Nationwide registration for 'Ghana card' to begin middle of 2018

BY: Musah Yahaya Jafaru

The nationwide registration for the national identity card (Ghana card) is to begin latest by the middle of 2018.

The acting Executive Secretary of the National Identification Authority (NIA), Professor Ken Attafuah, gave the hint to journalists after the passage of the National Identity Register (Amendment) Bill, 2017 by Parliament last Friday.

He said the President was expected to accent to the Act by the end of this week.

Thereafter, he said, a Legislative Instrument (LI) for the Ghana card registration would be laid in Parliament.

Prof Attafuah said it was after the maturation of the LI that the Authority would determine the commencement date of the registration exercise.


The passage of the Bill followed the presentation of the report of the Committee on Constitutional, Legal and Parliamentary Affairs, which had recommended its passage.

According to the report signed by the Chairman of the committee, Mr Ben Abdallah Banda, the purpose of the Bill was to amend some aspects of the National Identification Authority Act, 2016 to bring the law in tune with modern trends and to ensure the accuracy and integrity of Ghana's national identification system.

Proof of citizenship

The Act has done away with the use of voter's identity cards (IDs), drivers' license and baptismal certificates as proof of citizenship.

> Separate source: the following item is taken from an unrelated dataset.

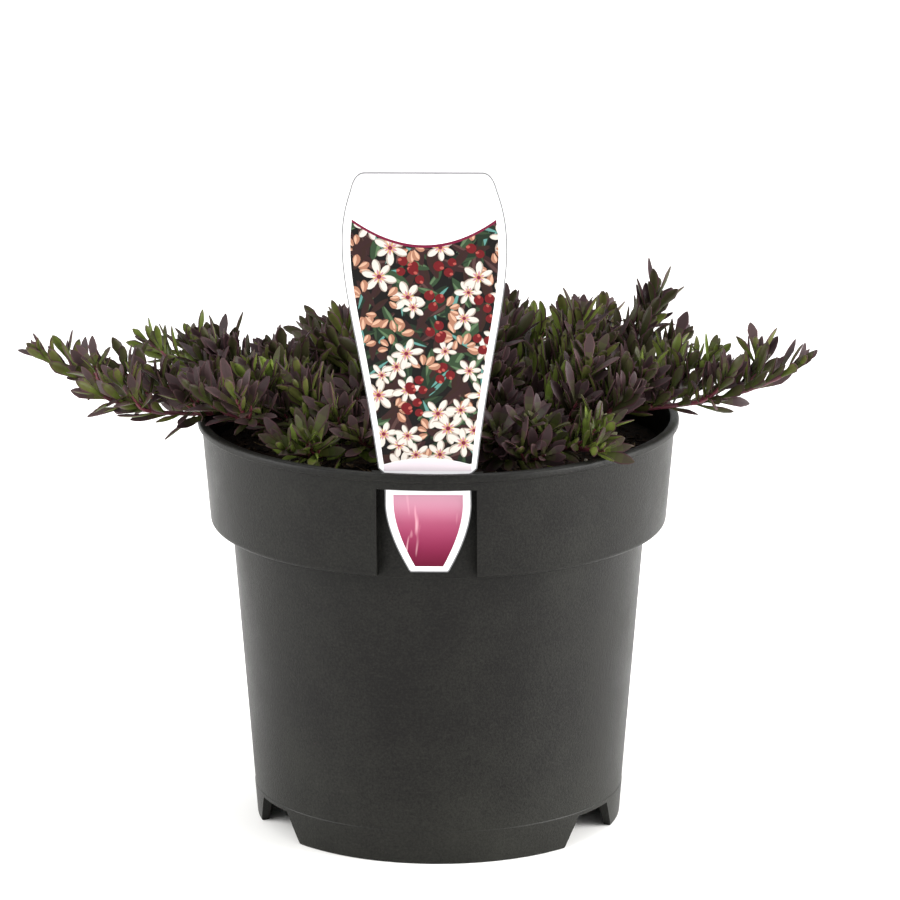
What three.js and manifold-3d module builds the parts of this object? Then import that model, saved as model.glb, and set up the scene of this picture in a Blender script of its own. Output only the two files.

It however maintains the use of birth certificates and passports.

The Act further introduces residence permits and other documents covering acquired citizenship.

According to the report, ample arrangements had been made in the Act to enable those who do not have birth certificates or passports to register.

The report indicated that the identity of such applicants could be vouched by two relatives, or by two non-relatives to be determined by the NIA.

Personal information

The applicants would be required to provide information, including the applicants' birth certificate numbers, street names, electronic mails, telephone numbers and the digital address codes.

Others would include their passport numbers and their dates of issue, social security numbers, tax identification numbers and drivers' licences numbers.

Registration of children

The NIA would register all children under six years of age and give them unique identification numbers.

The unique numbers would be tied to the particulars of their mothers or that of their fathers, in the absence of the mothers.

Challenge of eligibility

The Act extends the power to initiate challenge proceedings to members of the public.

Hitherto, the power to challenge eligibility of applicants was confined to only officers and persons authorised by the NIA at its registration centres.

Applicants who are dissatisfied with the outcome of the internal procedures, may bring an action at the High Court.